Yes, there were technical irregularities, not yet full-blown problems in 1954. One wonders at the busy vowel formations; Callas pulls some bright "e" and "i" vowels into a dark "pocket," which doesn't particularly help either with intelligibility - Callas's is generally excellent - or with maintaining a consistent legato. Then there's that peculiarly bright, lifted "ah", particularly on sustained tones in the upper-middle, perhaps intended to keep the tone light. I suspect it was this formation - which tends also to lift the voice off its physical support - that would ultimately lead to the wiry, "flapping" high notes of later years, such as we hear in the 1955 recordings here. There's some unsteadiness, too, in the earlier recordings, and not on the highest notes. The top A-flat on "atroce" in Adriana Lecouvreur's first aria, the first "mai più" (a G) in La Wally, the high As in L'altra notte all betray varying degrees of unsteadiness; but the full-voiced climactic high Bs of the Chenier and Wally arias are firm. 

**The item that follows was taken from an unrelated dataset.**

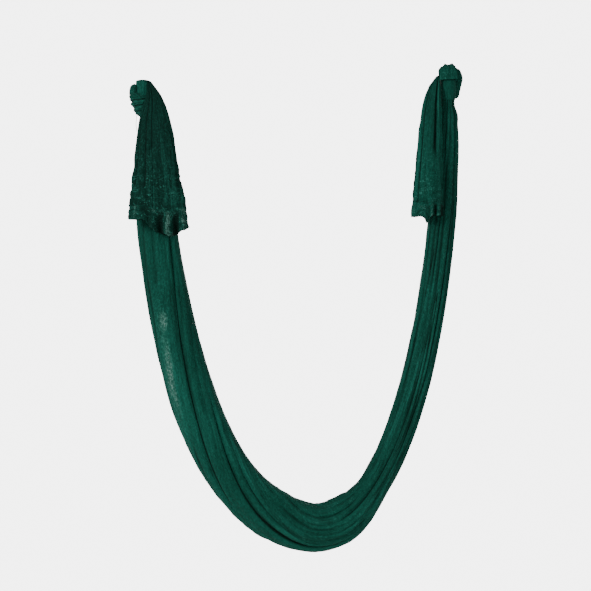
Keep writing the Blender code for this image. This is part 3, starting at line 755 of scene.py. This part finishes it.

Even admirers of Callas's acting didn't always realize how much the music of each role was the vehicle for her stage persona. More than most singers, Callas understood how the music complemented and extended the sense of the bald text, so that her musical discipline enhanced the dramatic side of her performances. The recitatives and arioso passages, where one can't hide behind a beautiful melody, make this more clearly evident than the arias, though you can sense the same involvement there. She brings immediacy to the opening lines of La mamma morta, simply by pacing them naturally, in the narrative rhythms of Italian. Similarly, the single recitative line that sets up Adriana Lecouvreur's first aria is spacious: not self-indulgent in the "aimless diva" manner of some students - and some divas! - but weighting the statement with care. 

And Callas was more versatile than her renown in the big, tragic roles might suggest - she could play comedy, and she could sing "Classically." The care and musicianship she brought to her dramatic roles stood her in equally good stead for comedy, as this Una voce poco fa reveals. She sings the aria in Rossini's original mezzo key of E major, where most leggiero sopranos transpose it up. In this slightly lower range, the soprano's full timbral palette comes into play, making for a substantial character: the descending runs suggest, not a merely foxy Rosina, but a formidable one. 

The Cherubini and Spontini performances, despite the occasional strain - the Medea lies a bit high for Callas's full voice - are models of how to realize the expressive capacity of music built on formal, contained structures and emotional reserve. (We get some of this in the Rossini as well, which after all isn't that far removed from the Classical style.) And, where the reserve itself is the point - as in the gently rocking pastoral rhythms of Caro oggetto - it is impeccably rendered. 

Serafin's conducting is mostly excellent, save for the inexplicably droopy interlude in Una voce poco fa. The sound is plausible. There's a grainy tone to the Philharmonia in mono, especially noticeable when they play out. But Callas's voice reproduces well, only occasionally threatening to overwhelm the equipment, as it did in the Puccini aria recital.